Just forgive. For what? It is a practical thing. Most practical. Supposing somebody slaps you. Alright, if someone slaps me, what should I do? Should I slap him back? No. Then should I ask him, why did you slap me? No. Then I should think he must be a stupid fool to do like that? That won’t help. On the contrary, if you can just forgive, forgive that person who has done something wrong… For you it is important that you must forgive, because it has no effect on you… But if you forgive, it will have more effect. Your goodness, your righteousness…

 

 Thank you Lovely Adored Mother.

This is the Era of Forgiveness we are living at this time I think. Because everytime we forgive we are proceeding higher towards a wider opening of our top-of-the-brain. If we want to have an open mind, thing that seems so much trendy nowadays, we must forgive, no other way actually. Forgiveness is the fastest way to open the mind, the safest, the most enriching and fulfilling, the most noble, the coolest, the most natural one. There are too many points in favour of this attitude, quality.

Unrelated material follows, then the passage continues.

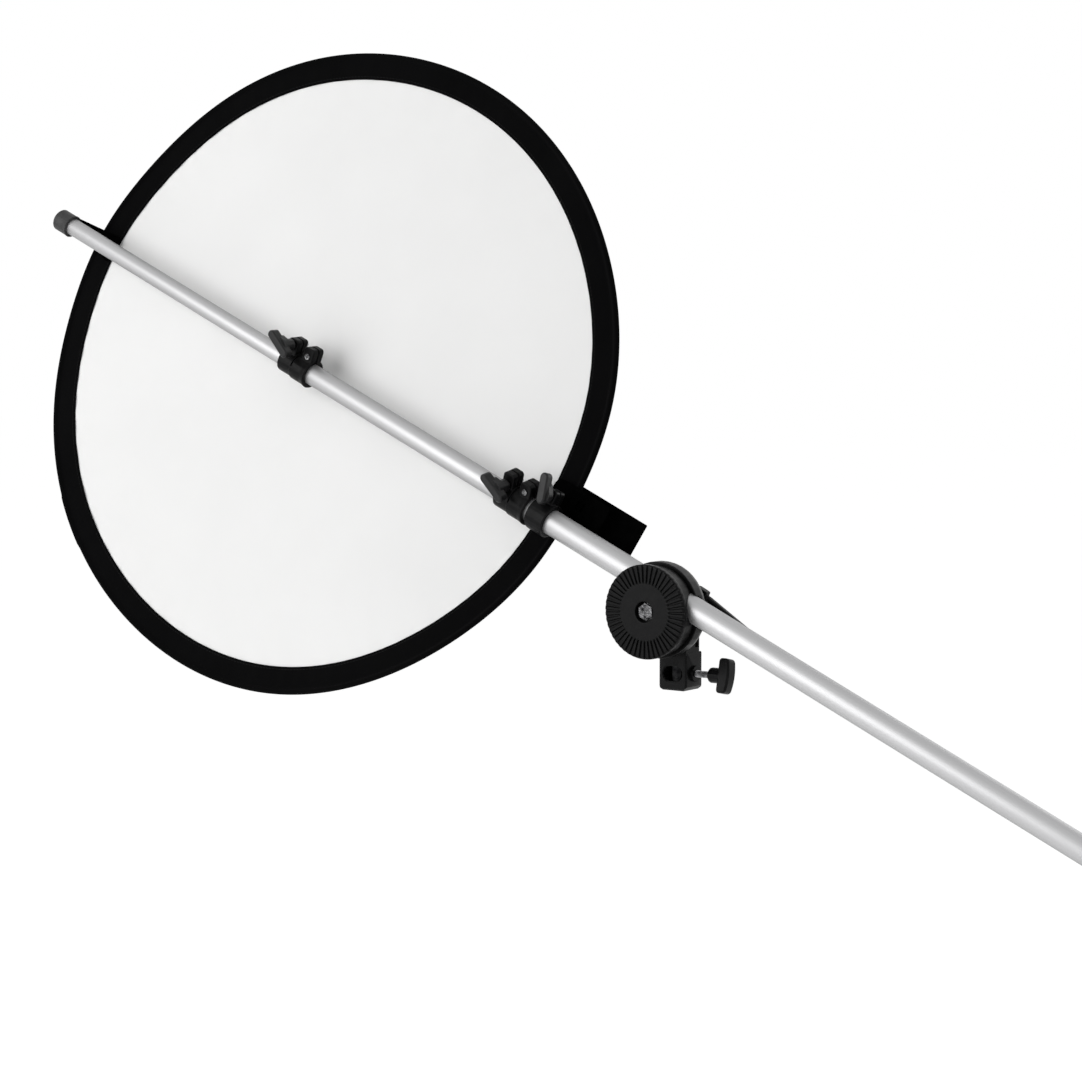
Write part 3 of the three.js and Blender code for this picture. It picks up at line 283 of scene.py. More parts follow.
black_nylon = moulded_plastic("black_nylon", (0.004, 0.004, 0.0042), 0.3, 0.42, 0.075)
# a lighter, glossier copy of the black nylon for the levers: painted light, where the lamp falls on them
lever_nylon_painted_light = moulded_plastic("black_nylon_levers_painted_light", (0.012, 0.012, 0.0125), 0.32, 0.44, 0.2)
cap_rubber = moulded_plastic("cap_rubber", (0.026, 0.026, 0.0265), 0.46, 0.6, 0.35)
matte_coating = moulded_plastic("matte_coating", (0.0015, 0.0015, 0.0015), 0.85, 0.95, 0.0,
                                grain=2600)

anodised = new_material("anodised_aluminium", (0.46, 0.46, 0.465), 0.48, metallic=0.8,
                        Specular_Tint=(0.5, 0.5, 0.5, 1))
drawn = place_of(anodised, turn=(0, ARM_TILT, 0), stretch=(DRAWN_LINE_LENGTH, 1, 1))
vary(anodised, drawn, LINE_SCALE, "Roughness", 0.45, 0.51, detail=2.0)
tint(anodised, drawn, LINE_SCALE, (0.445, 0.445, 0.45), (0.475, 0.475, 0.48))
lines = add_node(anodised, "ShaderNodeTexNoise", Scale=3200.0, Detail=2.0)
link(anodised, drawn, "Vector", lines, "Vector")
bump(anodised, lines, "Fac", 0.06, 0.02 * MM)


def plated_steel(name, dark, light, rough_low, rough_high):
    """A bare or plated metal: fine crystals shift both its colour and its polish."""
    middle = tuple((a + b) / 2 for a, b in zip(dark, light))
    material = new_material(name, middle, (rough_low + rough_high) / 2, metallic=1.0)
    mapping = place_of(material)
    vary(material, mapping, POLISH_SCALE, "Roughness", rough_low, rough_high)
    tint(material, mapping, CRYSTAL_SCALE, dark, light)
    return material


zinc = plated_steel("zinc_plated_steel", (0.3, 0.3, 0.31), (0.45, 0.45, 0.46), 0.24, 0.4)
forged = plated_steel("forged_bolt_steel",
                      (0.004, 0.004, 0.0045), (0.12, 0.12, 0.123), 0.2, 0.36)
# a darker steel for the small screws and the clamping screw's thread
screw_steel = plated_steel("darker_screw_steel",
                           (0.05, 0.05, 0.052), (0.26, 0.26, 0.265), 0.16, 0.32)
black_oxide = plated_steel("black_oxide_steel",
                           (0.02, 0.02, 0.022), (0.045, 0.045, 0.047), 0.26, 0.4)
# near-black steel for the socket's liner: painted shade, for the shade inside the empty socket behind
# the window
liner_painted_shade = plated_steel("steel_liner_painted_shade",
                          (0.005, 0.005, 0.0055), (0.014, 0.014, 0.0145), 0.14, 0.24)

pitted = add_node(forged, "ShaderNodeTexNoise", Scale=700.0, Detail=1.0)
link(forged, place_of(forged), "Vector", pitted, "Vector")
bump(forged, pitted, "Fac", 0.8, 0.6 * MM)

brass = plated_steel("turned_brass", (0.5, 0.37, 0.16), (0.66, 0.52, 0.27), 0.28, 0.42)
hoop_steel = plated_steel("blued_spring_steel", (0.24, 0.25, 0.29), (0.36, 0.36, 0.38), 0.28, 0.42)
print(len(bpy.data.materials), "materials so far")

# %% [markdown]
# Cloth
#
# The disc is a tight nylon cloth and its rim is a woven tape. A weave is two sets of ridges at
# right angles, so two wave patterns are added up into a bump. They read the piece's own UVs, which
# are laid out in millimetres, so the threads keep their size and run with the cloth.

# %% Woven materials
THREAD_DEPTH = 0.1 * MM
CLOTH_PATCH_SCALE = 14.0      # uneven dye in patches of about 70 mm


def woven(name, color, thread, strength, roughness, sheen, rib=1.0, dark=0.94):
    """Two crossed waves of the given thread pitch in millimetres make the weave's bump."""
    material = new_material(name, color, roughness, Specular_IOR_Level=0.0,
                            Sheen_Weight=sheen, Sheen_Roughness=0.5)
    coordinates = place_of(material, source="UV")
    waves = []
    for direction, pitch in (("X", thread), ("Y", thread * rib)):
        # a wave texture repeats every 2 pi / (20 * scale) units
        wave = add_node(material, "ShaderNodeTexWave", bands_direction=direction,
                        Scale=math.pi / (10 * pitch))
        link(material, coordinates, "Vector", wave, "Vector")
        waves.append(wave)
    both = add_node(material, "ShaderNodeMath", operation="ADD")
    material.node_tree.links.new(waves[0].outputs["Fac"], both.inputs[0])
    material.node_tree.links.new(waves[1].outputs["Fac"], both.inputs[1])
    bump(material, both, "Value", strength, THREAD_DEPTH)
    tint(material, place_of(material), CLOTH_PATCH_SCALE, tuple(dark * c for c in color), color)
    return material


white_nylon = woven("white_nylon", (0.9, 0.9, 0.895), 0.35, 0.12, 0.75, 0.0, dark=0.985)
black_tape = woven("black_tape", (0.0036, 0.0036, 0.0038), 0.9, 0.5, 0.9, 0.04, rib=0.6, dark=0.8)
black_thread = new_material("black_thread", (0.006, 0.006, 0.0065), 0.6, Specular_IOR_Level=0.1)
tint(black_thread, place_of(black_thread), 900.0, (0.004, 0.004, 0.004), (0.01, 0.01, 0.0105))
print("cloth materials ready")

# %% [markdown]
# How the disc bends
#
# A sprung hoop is never quite flat: the one in the picture waves a few millimetres in front of and
# behind its plane, which shows as a slightly uneven rim. The wave is a short sum of sines round
# the rim. It fades to nothing at the two clips, which hold the rim in the plane, and it grows with
# the square of the radius, as a stretched sheet does.

# %% The disc's wave
WAVE_COS = np.array([0.0, 2.5, -0.72, 2.7, 0.27])    # mm, for 1, 2, 3, 4 and 5 waves round the rim
WAVE_SIN = np.array([0.0, 3.6, 3.29, 0.71, 0.34])
CLIP_REACH = 0.3      # sine of the angle over which a clip holds the rim flat


def disc_wave(radius, angle):
    """Distance behind the flat plane: sum of c_k cos(k a) + s_k sin(k a), times the square of
    (radius / rim radius), times a factor that is 0 at the clips (a = 0 and 180 degrees)."""
    count = np.arange(1, 6)
    turns = np.asarray(angle)[..., None] * count
    wave = (WAVE_COS * np.cos(turns) + WAVE_SIN * np.sin(turns)).sum(-1) * MM
    free = 1 - np.exp(-(np.sin(angle) / CLIP_REACH) ** 2)
    return wave * free * (radius / rim_radius) ** 2


def on_disc(radius, angle, lift=0.0):
    """Point at this radius and angle of the disc, lifted behind its waved surface by lift."""
    out = radius * np.cos(angle)
    up = radius * np.sin(angle)
    back = disc_wave(radius, angle) + lift
    return disc_centre + out[..., None] * along + up[..., None] * across + back[..., None] * behind


rim_wave = disc_wave(rim_radius, np.linspace(0, 2 * np.pi, 721)) / MM
print("the rim waves from %.1f to %.1f mm" % (rim_wave.min(), rim_wave.max()))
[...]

But how to get it? What is helpful for increasing forgiveness in our lives since we are all aiming to open our mind and thus our hearts of course? (I have no problem in forgivingeither little things and disgusting things. (When I was in high school I was engaging a lot with my parents on discussions about this quality and was playing by inventing imaginary situations to test my ability of forgiveness. “If this thing happens what will you do? Would you forgive this person? And if you do not know that person? And if the person is a relative?” All these kind of questions I used to formulate and talk to my mother, my sister and so on trying to answer in the most honest possible way. It was such a fascinating game for me!! And my mother was almost driven crazy by the even crazier made-up-stories)

gift.gif

 giftgift2.jpg

Today I find forgiveness really exciting, it s so reassuring, you feel your heart beats going in such a rythmical and confident way every time you for-give-it! It s almost the same feeling of when you give a beautiful wrapped gift to somebody and you feel joy for having got and prepared it specifically for that person. It s like giving a present and projecting the love.

 

So what is helpful to give such a gift to the others? I am considering two things which are cool:

1) Be forgiven by others and automatically absorb this action in form of vibration into yourself. I have been living these kinds of circumstances where my huuuuge naughtiness has been forgiven so marvelously by the most important people, the parents (and not only them). It felt like swimming in the pure world of comprehension, cause I knew i was so badly mistaking.

2) Meditate on forgiveness by watching how the egoistical and conditioned attitude act thru our person in all the different occasions.

the beauty of the heart
is the lasting beauty:
its lips give to drink
of the water of life.
truly it is the water,
that which pours,
and the one who drinks.
all three become one when
your talisman is shattered.
that oneness you can’t know
by reasoning.

[Rumi]

flow-shiva.jpg

4 Comments

  • while i was reading ur blog, a series of thoughts ran down my mind..
    forgiving is supreme,i agree. but it is not practical. not always. it’s something like “Gandhigiri” that u proclaim. The return-a-slap-with-a-smile kinda philosophy. it’s good b compassionate , but that’s not the ultimate thing u cud do! don’t u think that if i come and slap you, you would first find out y i did so? is d reason or the MOTIVE of the act valid enough to receive compassion from u? Not all people might b having a heart as pure as urs. Deceit overrides virtue in today’s world, and forgiveness,although great,may not b Necessary most of the times. rather, it would b unnecessary at times. for me, it would just be a Gandhian funda, something that’s quite impractical in many a situations where u r required to give a one-on-one to the other person! forgiveness may give u a kind of mental satisfaction as u said, but most of the times it is unlikely to give u a good product in terms of action,and people would also tend to take you for granted..!

  • Hi Radha, i think there are lots of people out there thinking as you. But forgiving as in my case is not a reaction to have or to not have, it i s not a decision or a choice to follow. It is just some kind of attitude which happens spontaneously in the required moment and i am not even thinking of it, like if i must or i must not forgive in this or that case. I was also very fortunate to witness extreme good examples of forgiveness in the people close to me so i just learned from them. Regarding the other people feelings about “taking the person for granted” this is a not very noble thought they could have, it s more like they have to work out something else greater and open the mind. Luv, r.

  • Sounds like essentially you’re saying not to judge others negatively for their misbehavior because all of us, as humans, misbehave. And of course Jesus is often presented by the New Testament as non-judgmental as well as forgiving.

    It sounds like you may also be suggesting that whatever wrong is done to a person or to someone we love, however serious the harm, we can also go on to love the wrongdoer with real warmth and ardor? This sounds to me like it could be problematic…

  • Dear Paul Maurice, yes it can sounds problematic but many times when we cant forgive we do incur, with the time,”problems even more problematic” quite incurable, of any kind, emotional, physical, mental…I heard lots of sad stories of this type!